Even the vaunted rush defense of the Lions took a hit last week.
Detroit was historically good defending the run this season, and could have matched the NFL record for fewest yards allowed in a season had they held Green Bay to 13. But the Lions needed only one play to blow their chance at that record, allowing Eddie Lacy to rumble 22 yards on his first carry. Lacy went on to finish with 100 yards, becoming the first (and only) tailback to hit triple-digits against Detroit this season. The Lions will need to figure out what went wrong in a hurry, with NFL rushing champion DeMarco Murray on tap this week.
Going on the road against a quality team hasn't really been something the Lions have handled well this season.
In the second half of the regular season, the Lions lost three games. All of those losses came on the road against teams with winning records (Arizona, New England and now Green Bay). I'm not going to sit here and harp on the stat about how Stafford is winless in road games against teams with winning records, because this is a team-wide problem; the Lions simply don't know how to win on the road against good teams.
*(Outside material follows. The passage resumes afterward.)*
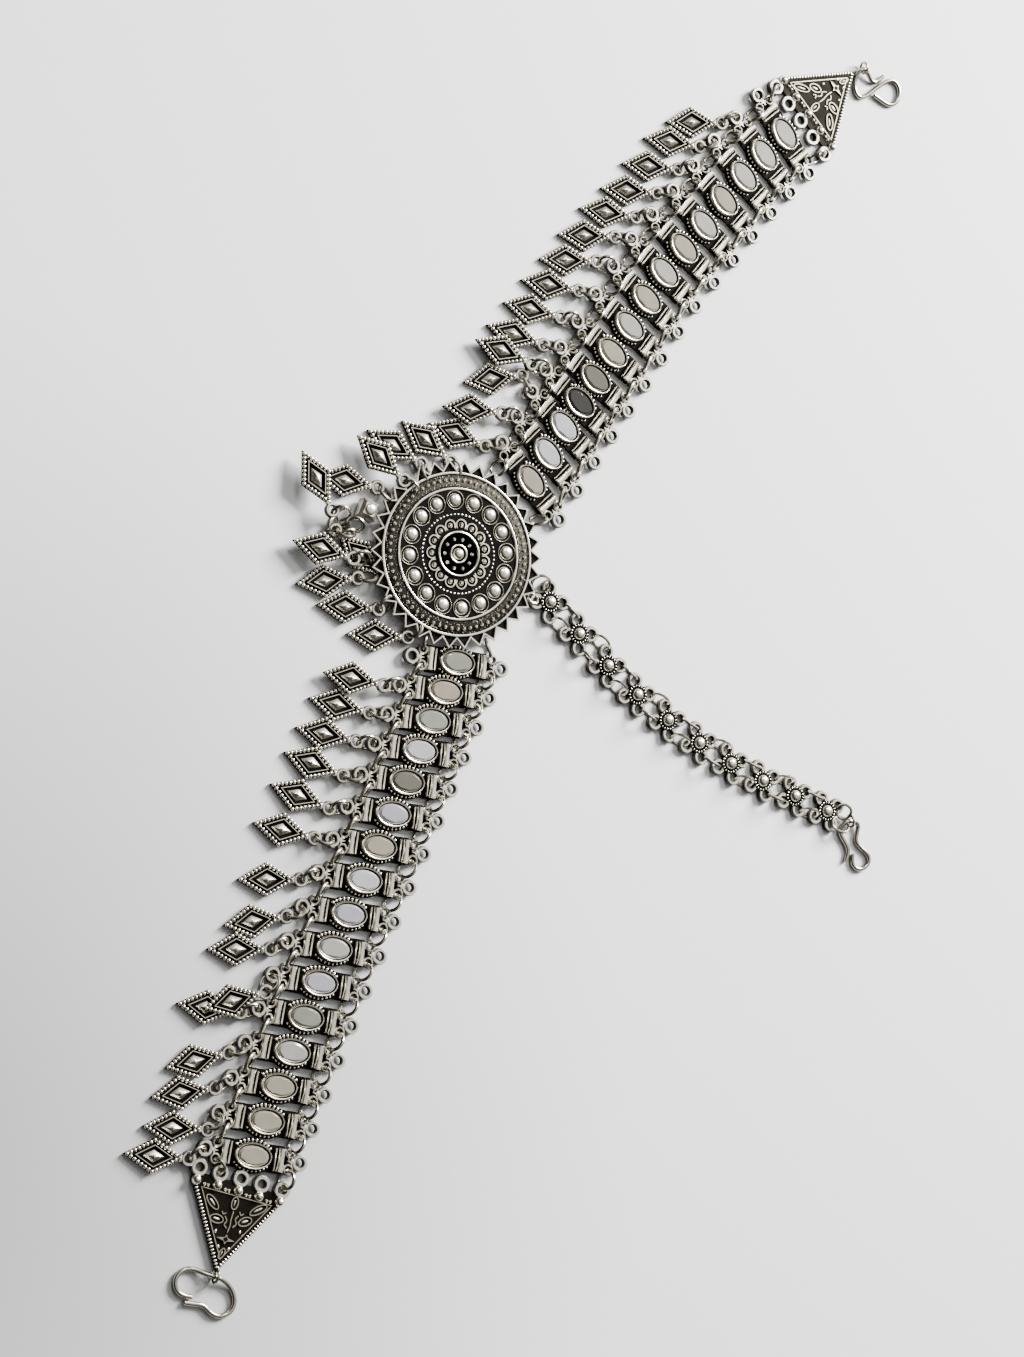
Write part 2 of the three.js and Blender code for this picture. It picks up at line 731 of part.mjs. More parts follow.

I'm not sure what is preventing them from playing well on the road, but every game seems to follow a similar script: Detroit gets down early and falls into too big of a hole to later climb out of. With the Lions headed to Dallas next week to play the 12-4 Cowboys, they better learn how to win big road games real quick. If they don't, they're headed for another one-and-done appearance in the postseason.
It's a lot of negativity coming out of Detroit right now. But if they get Suh reinstated, that will give them a huge morale boost. Also, they still have Megatron, who has torched the Cowboys recently. Joique Bell and Reggie Bush are a good running back tandem. The Lions are no pushovers.
And games are not won in the press leading up to the contest, they are won in those three hours when teams are on the field. The Lions may have issues, but any team is capable of putting it together for those three hours. I'm sure the Cowboys will be preparing for that.